▶ Work required:
Output, please, exactly those lines of the listing that come before the line with "its imported frame.", along with that line itself.

BEGIN Provided data

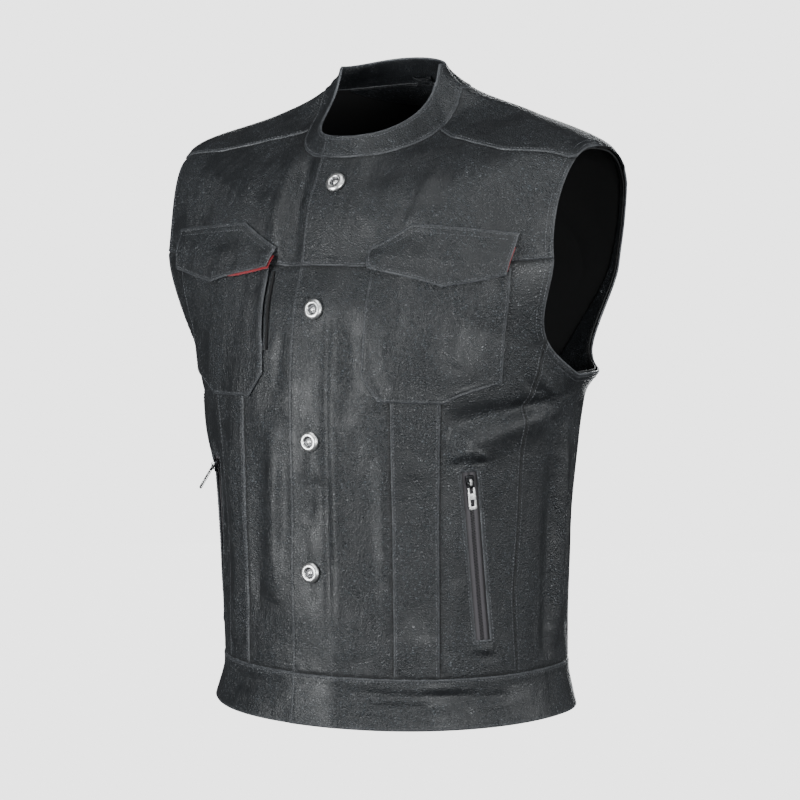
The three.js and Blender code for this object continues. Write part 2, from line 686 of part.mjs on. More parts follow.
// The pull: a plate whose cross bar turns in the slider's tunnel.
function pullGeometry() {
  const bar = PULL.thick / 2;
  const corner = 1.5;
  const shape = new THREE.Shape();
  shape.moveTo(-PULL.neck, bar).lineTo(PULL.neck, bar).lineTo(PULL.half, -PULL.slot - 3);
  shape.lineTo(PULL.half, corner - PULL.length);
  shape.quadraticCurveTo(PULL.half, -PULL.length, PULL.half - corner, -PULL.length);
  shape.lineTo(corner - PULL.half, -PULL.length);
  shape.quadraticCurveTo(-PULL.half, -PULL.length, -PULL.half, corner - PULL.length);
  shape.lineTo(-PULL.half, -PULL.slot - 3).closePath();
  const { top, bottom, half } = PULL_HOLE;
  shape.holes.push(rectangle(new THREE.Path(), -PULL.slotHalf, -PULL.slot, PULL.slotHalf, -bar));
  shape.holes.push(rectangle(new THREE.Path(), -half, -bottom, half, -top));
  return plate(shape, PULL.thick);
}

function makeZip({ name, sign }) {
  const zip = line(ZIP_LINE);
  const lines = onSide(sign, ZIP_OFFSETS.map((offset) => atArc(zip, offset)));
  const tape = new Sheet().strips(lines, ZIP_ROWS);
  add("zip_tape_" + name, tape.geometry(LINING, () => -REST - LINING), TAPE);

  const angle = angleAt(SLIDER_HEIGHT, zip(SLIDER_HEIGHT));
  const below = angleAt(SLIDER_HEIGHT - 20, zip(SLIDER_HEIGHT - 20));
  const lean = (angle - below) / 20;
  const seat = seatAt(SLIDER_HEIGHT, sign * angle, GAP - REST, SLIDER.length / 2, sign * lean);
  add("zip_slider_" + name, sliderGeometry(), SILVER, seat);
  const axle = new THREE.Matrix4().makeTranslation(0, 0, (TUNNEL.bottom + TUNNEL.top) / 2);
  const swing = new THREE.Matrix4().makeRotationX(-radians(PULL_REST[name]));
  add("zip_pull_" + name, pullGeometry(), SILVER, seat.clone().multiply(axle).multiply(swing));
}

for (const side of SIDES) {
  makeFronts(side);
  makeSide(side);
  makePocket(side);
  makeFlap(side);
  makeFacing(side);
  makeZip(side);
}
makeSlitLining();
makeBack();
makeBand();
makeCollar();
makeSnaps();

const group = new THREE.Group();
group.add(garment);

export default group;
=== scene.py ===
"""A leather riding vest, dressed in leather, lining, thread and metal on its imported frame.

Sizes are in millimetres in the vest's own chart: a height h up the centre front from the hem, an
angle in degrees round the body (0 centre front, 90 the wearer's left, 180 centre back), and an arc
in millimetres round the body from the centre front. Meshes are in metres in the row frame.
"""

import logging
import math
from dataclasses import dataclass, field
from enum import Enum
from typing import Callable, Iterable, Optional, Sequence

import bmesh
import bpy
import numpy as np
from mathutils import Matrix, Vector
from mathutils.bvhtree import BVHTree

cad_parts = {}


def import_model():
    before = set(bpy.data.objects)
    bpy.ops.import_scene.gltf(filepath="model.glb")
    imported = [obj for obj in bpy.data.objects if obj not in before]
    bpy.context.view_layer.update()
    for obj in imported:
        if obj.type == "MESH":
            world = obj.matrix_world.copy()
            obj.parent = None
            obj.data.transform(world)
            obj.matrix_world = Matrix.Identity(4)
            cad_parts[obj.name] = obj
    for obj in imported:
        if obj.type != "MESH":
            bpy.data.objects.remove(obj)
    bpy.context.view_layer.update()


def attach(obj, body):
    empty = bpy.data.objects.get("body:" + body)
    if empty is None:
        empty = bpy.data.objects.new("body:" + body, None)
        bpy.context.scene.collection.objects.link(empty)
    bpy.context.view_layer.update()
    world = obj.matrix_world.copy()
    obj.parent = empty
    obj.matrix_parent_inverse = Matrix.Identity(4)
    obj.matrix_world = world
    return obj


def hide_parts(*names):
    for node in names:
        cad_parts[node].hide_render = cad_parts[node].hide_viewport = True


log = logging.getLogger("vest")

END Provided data

▶ Written solution:
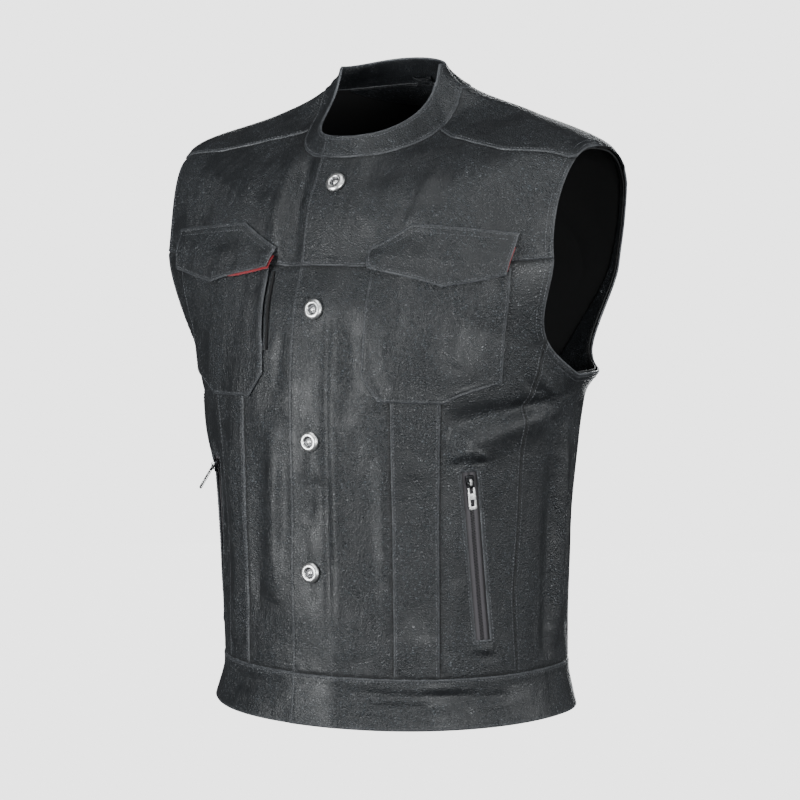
The three.js and Blender code for this object continues. Write part 2, from line 686 of part.mjs on. More parts follow.
// The pull: a plate whose cross bar turns in the slider's tunnel.
function pullGeometry() {
  const bar = PULL.thick / 2;
  const corner = 1.5;
  const shape = new THREE.Shape();
  shape.moveTo(-PULL.neck, bar).lineTo(PULL.neck, bar).lineTo(PULL.half, -PULL.slot - 3);
  shape.lineTo(PULL.half, corner - PULL.length);
  shape.quadraticCurveTo(PULL.half, -PULL.length, PULL.half - corner, -PULL.length);
  shape.lineTo(corner - PULL.half, -PULL.length);
  shape.quadraticCurveTo(-PULL.half, -PULL.length, -PULL.half, corner - PULL.length);
  shape.lineTo(-PULL.half, -PULL.slot - 3).closePath();
  const { top, bottom, half } = PULL_HOLE;
  shape.holes.push(rectangle(new THREE.Path(), -PULL.slotHalf, -PULL.slot, PULL.slotHalf, -bar));
  shape.holes.push(rectangle(new THREE.Path(), -half, -bottom, half, -top));
  return plate(shape, PULL.thick);
}

function makeZip({ name, sign }) {
  const zip = line(ZIP_LINE);
  const lines = onSide(sign, ZIP_OFFSETS.map((offset) => atArc(zip, offset)));
  const tape = new Sheet().strips(lines, ZIP_ROWS);
  add("zip_tape_" + name, tape.geometry(LINING, () => -REST - LINING), TAPE);

  const angle = angleAt(SLIDER_HEIGHT, zip(SLIDER_HEIGHT));
  const below = angleAt(SLIDER_HEIGHT - 20, zip(SLIDER_HEIGHT - 20));
  const lean = (angle - below) / 20;
  const seat = seatAt(SLIDER_HEIGHT, sign * angle, GAP - REST, SLIDER.length / 2, sign * lean);
  add("zip_slider_" + name, sliderGeometry(), SILVER, seat);
  const axle = new THREE.Matrix4().makeTranslation(0, 0, (TUNNEL.bottom + TUNNEL.top) / 2);
  const swing = new THREE.Matrix4().makeRotationX(-radians(PULL_REST[name]));
  add("zip_pull_" + name, pullGeometry(), SILVER, seat.clone().multiply(axle).multiply(swing));
}

for (const side of SIDES) {
  makeFronts(side);
  makeSide(side);
  makePocket(side);
  makeFlap(side);
  makeFacing(side);
  makeZip(side);
}
makeSlitLining();
makeBack();
makeBand();
makeCollar();
makeSnaps();

const group = new THREE.Group();
group.add(garment);

export default group;
=== scene.py ===
"""A leather riding vest, dressed in leather, lining, thread and metal on its imported frame.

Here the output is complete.